Mr Sunak’s plan builds on his previously announced 1p cut to income tax in April 2024, with the additional 3p to be slashed dependent on economic growth to fund it, a move which could costs as much as £19billion.

The former Chancellor denied he was performing another U-turn on tax - less than a week after he announced he would introduce a temporary cut to VAT on energy bills to help ease the cost of living crisis, a move his critics said he had resisted while he was running the Treasury.

Asked whether the tax cutting plan was an attempt to claw back ground on Ms Truss, he told the BBC: “No, definitely not. This is entirely consistent with what I’ve been saying for a long time.

“And that’s why as Chancellor I set out a plan to cut income tax in this Parliament already. The first penny off the basic rate in almost 15 years was something I announced as Chancellor. But what I’m talking about today is my desire to go further than that over time, and people should know that that’s where I want to take the economy.”

He also rejected a swipe from Mr Zahawi, who wrote in the Telegraph, that Ms Truss would overturn a “stale economic orthodoxy” in the Treasury and “run our economy in a Conservative way.

(REUTERS)

“I was on the side of rejecting it [the orthodoxy] in the pandemic,” he said. “What people saw from me was I ripped up the rulebook, I did something that never been done before in this country and created the furlough scheme. That was completely no orthodoxy about that. It worked. It saved millions of people's jobs, and I'm proud that I did it.

“And actually, when it comes to business taxation, as you mentioned, it's my opponent in this contest, who wants to stick with the failed orthodoxy of having these ultra low corporation tax rates.”

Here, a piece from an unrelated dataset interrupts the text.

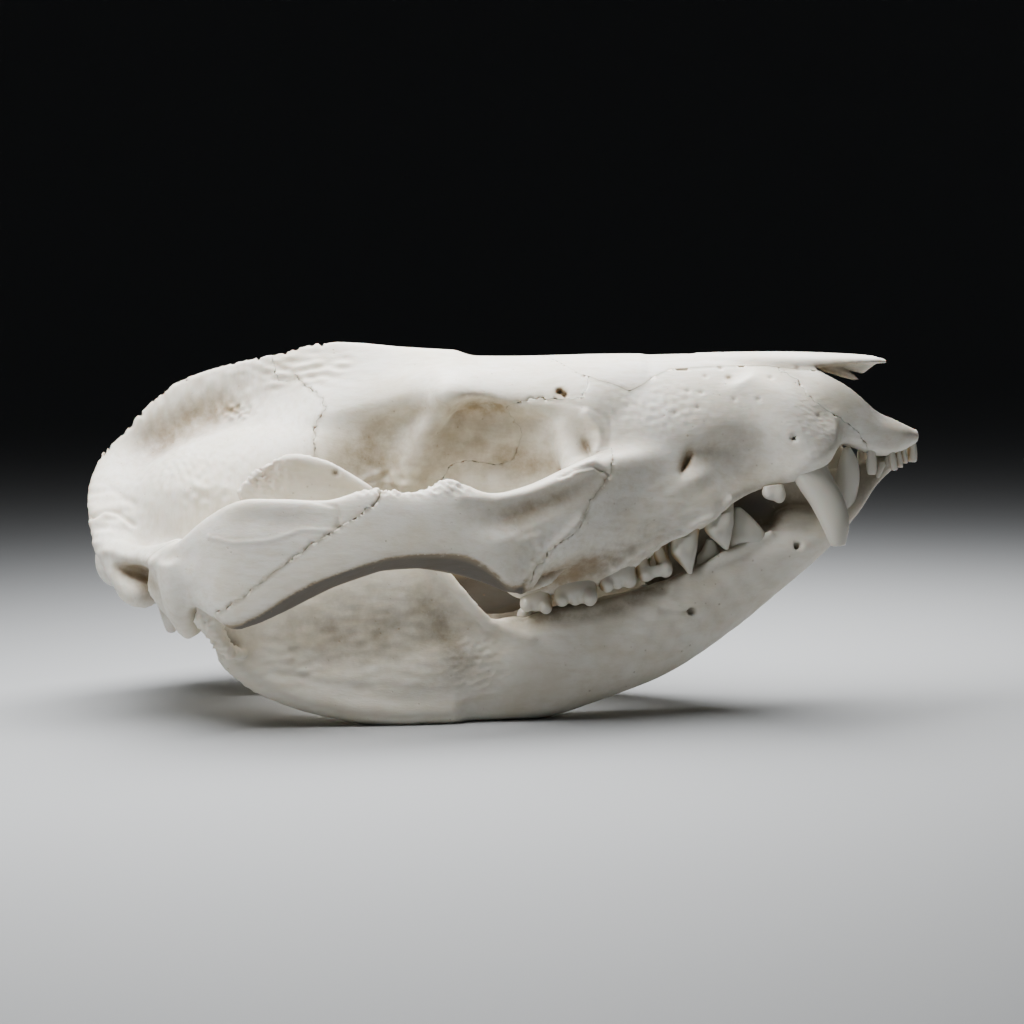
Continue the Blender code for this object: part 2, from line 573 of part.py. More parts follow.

In a further swipe at his opponent, who has pledged to delay a steep rise in Corporation Tax from next year if she wins the race to Downing Street as well as scrapping the rise in National Insurance, Mr Sunak said: “I don't think embarking on a spree of excessive borrowing at a time when inflation and interest rates are already on the rise would be wise. I think everyone gets it that is a point of differentiation between us but we need to also look beyond that. And that's why I want to give people a sense of where I want to take the economy once we grip inflation.”

But Chief Secretary to the Treasury Simon Clarke, who is backing Ms Truss, rounded on Mr Sunak’s tax plans saying: "Liz will cut taxes in seven weeks, not seven years."

A Truss campaign source added: "It’s only a shame he didn’t do this as Chancellor when he repeatedly raised taxes.

"He has also made it conditional on getting growth first - knowing full well that his corporation tax rises are contractionary.

"The public and Conservative Party members can see through these flip flops and U-turns."